While average U.S. inflation hit a 40-year-high of 7.5% in January, Utah and the other Mountain West states saw the highest year-over-year price increases in the nation last month, hitting 9%.
The Consumer Price Index report from the U.S. Department of Labor found prices on goods and services in Arizona, Colorado, Idaho, Montana, Nevada, New Mexico, Utah and Wyoming jumped .9% over December 2021 and have been tracking well ahead of the national average for months.
A Deseret News/Hinckley Institute of Politics poll conducted in late January found well over 90% of Utahns are worried about inflation and most believe price increases aren’t going away any time soon.
And, on Friday, the Salt Lake Chamber released new data showing consumer confidence among Utahns continued a nine-month decline in December 2021 and was over 20 percentage points lower than the same measure in March 2021. The chamber report also notes the December drop in Utah marks the first time confidence among the state’s consumers declined while the U.S. average rose.
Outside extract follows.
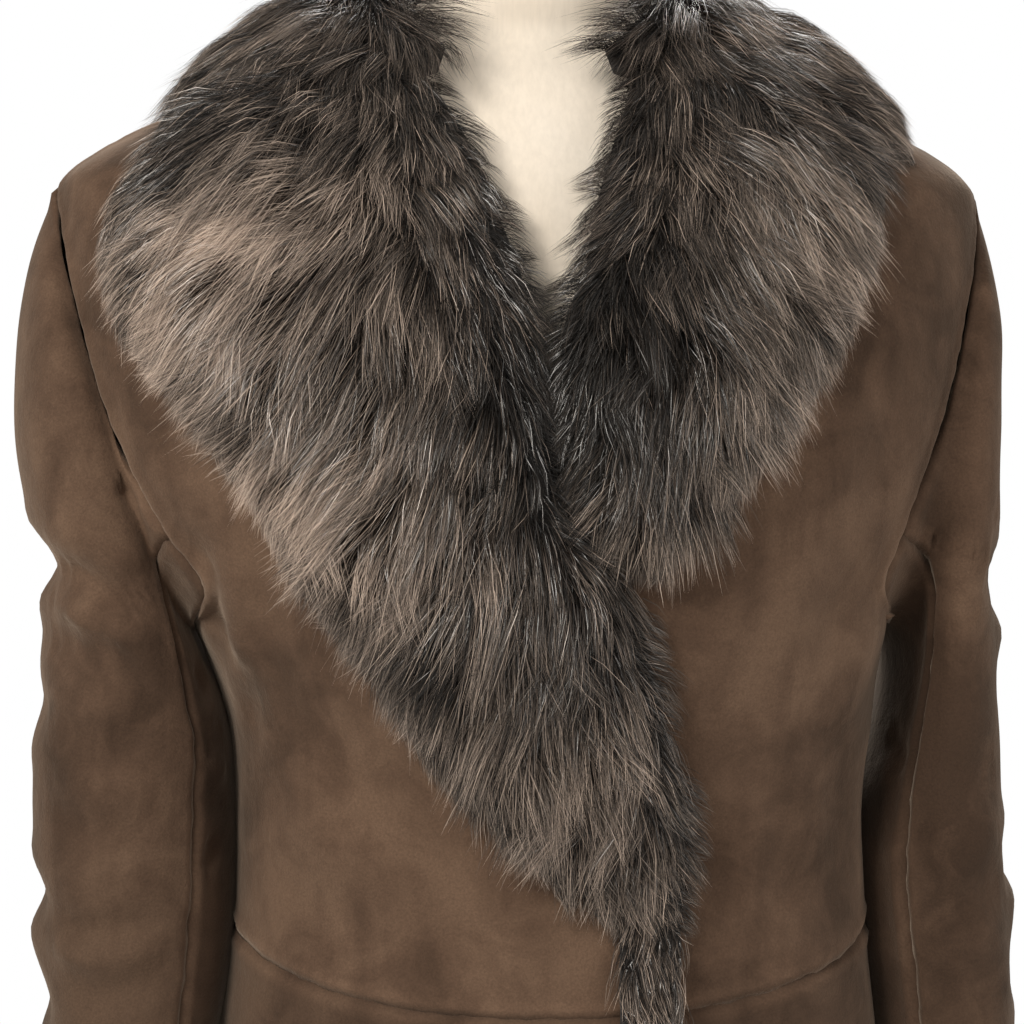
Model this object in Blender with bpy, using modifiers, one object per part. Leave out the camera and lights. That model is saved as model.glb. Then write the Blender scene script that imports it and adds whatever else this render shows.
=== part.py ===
"""A knee-length shearling coat buttoned over a limbless dress form on a round stand.

Metres, +Z up. The wearer faces -Y, so the wearer's right is -X. The origin is on the floor, under the middle
of the whole. The coat is cut as panels of one wall thickness, each its own closed piece, with a small gap at
every seam. A place on the coat's outer face is named by its height and its turn round the body: 0 degrees is
the wearer's left side seam, -90 the middle of the front, 90 the middle of the back and 180 the right side.
"""

import math

import bmesh
import bpy
import numpy as np

SEAM_GAP = 0.0003
INSIDE_GAP = 0.0020
SKIN = 0.003
LAYER_STEP = SKIN + 0.0014
LAYER_RAMP = (0.030, 0.065)
PILE_SEAT = 0.0014
EDGE_SEAT = 0.0007
EDGE_DEPTH = 0.22
PILE_ROUNDNESS = 0.6

HEM = 0.430
WAIST = 1.004
WAIST_DIP = 0.026
WAIST_FADE = 1.075
UNDERARM = 1.150
SHOULDER_TIP = 1.360
NECK = 1.437

FRONT_EDGE = 0.062
NECK_OPENING = 0.058
BREAK = 1.020

BODICE_ROWS = 6
ARMHOLE_ROWS = 10
SHOULDER_ROWS = 5
SKIRT_ROWS = 9
FRONT_COLUMNS = 13
BACK_COLUMNS = 22
SLEEVE_RINGS = 17


def table(columns, *rows):
    """Rows of numbers, kept as one array for each named column. The first column is looked up by value."""
    return dict(zip(columns.split(), np.array(rows, float).T))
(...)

National average prices for a broad range of goods and services accelerated from December to January — and not just for items directly affected by the pandemic. Apartment rental costs rose 0.5% in January, the fastest pace in 20 years. Electricity prices surged 4.2% in January alone, the sharpest rise in 15 years, and are up 10.7% from a year earlier. Last month, household furniture and supplies rose 1.6%, the largest one-month increase on record dating to 1967.
Food costs, driven by pricier eggs, cereal and dairy products, increased 0.9% in January. Air fares rose 2.3%. New car prices, which have jumped during the pandemic because of a shortage of computer chips, were unchanged last month but are up 12.2% from a year ago. The surge in new car prices has, in turn, accelerated used car prices; they rose 1.5% in January and are up a dizzying 41% from a year ago.
In the face of record-high inflation acceleration, Federal Reserve policymakers are signaling they will speed up their tightening of credit if inflation fails to slow in the coming months.
Most officials agreed that faster interest rate hikes would be needed “if inflation does not move down” as the Fed’s policymaking committee expects, according to the minutes of the central bank’s late January policy meeting, which were released Wednesday.
The minutes underscore the urgency that the Fed under Chairman Jerome Powell feels about reining in a sharp spike of inflation, which has persisted longer and broadened to more industries than the policymakers had expected. As recently as December, Fed officials forecast that inflation, based on their preferred measure, would fall to an annual rate of 2.6%. It is currently 5.8%.
Most analysts expect Fed officials to raise that forecast at their next meeting, in mid-March, to reflect the acceleration of consumer prices. Inflation has reached its highest pace in four decades, hammering household budgets and wiping out the benefit of rising wages.
Fed officials are expected to raise their benchmark short-term rate several times this year beginning in March. But economists have increasingly suggested that the Fed has waited too long to unleash its inflation fighting tools.
“The Fed is behind the curve,” said James Orlando, senior economist at TD Economics. “It needs to catch up, which will hopefully cool some of the inflationary froth.”
At a news conference after their Jan. 26 meeting, Powell said Fed officials would have “humility” and be “nimble” in their rate decisions. He also said then that the policymakers are “of a mind to raise the federal funds rate at the March meeting, assuming that conditions are appropriate for doing so.”
Even amid the challenges posed by ongoing price increases and eroding consumer confidence, Utah experts say the state’s nation-leading economy is well situated to ride out current circumstances and remain vibrant.
“The economy is reaching its current limit, with unemployment hitting all-time lows at under 2% and workforce shortages capping off our ability to grow,” Natalie Gochnour, director of the University of Utah’s Kem C. Gardner Policy Institute, said in a Friday press release. “This healthy rebalancing within the economy — as people continue to rejoin the labor force and industry sectors recalibrate — are positive signs overall.
“Larger concerns with supply chains, persistent inflation, and pandemic-related challenges are still impacting Utah, but to a lesser extent than other states. I am optimistic that we will continue to adjust and lead the nation as we exit the pandemic.”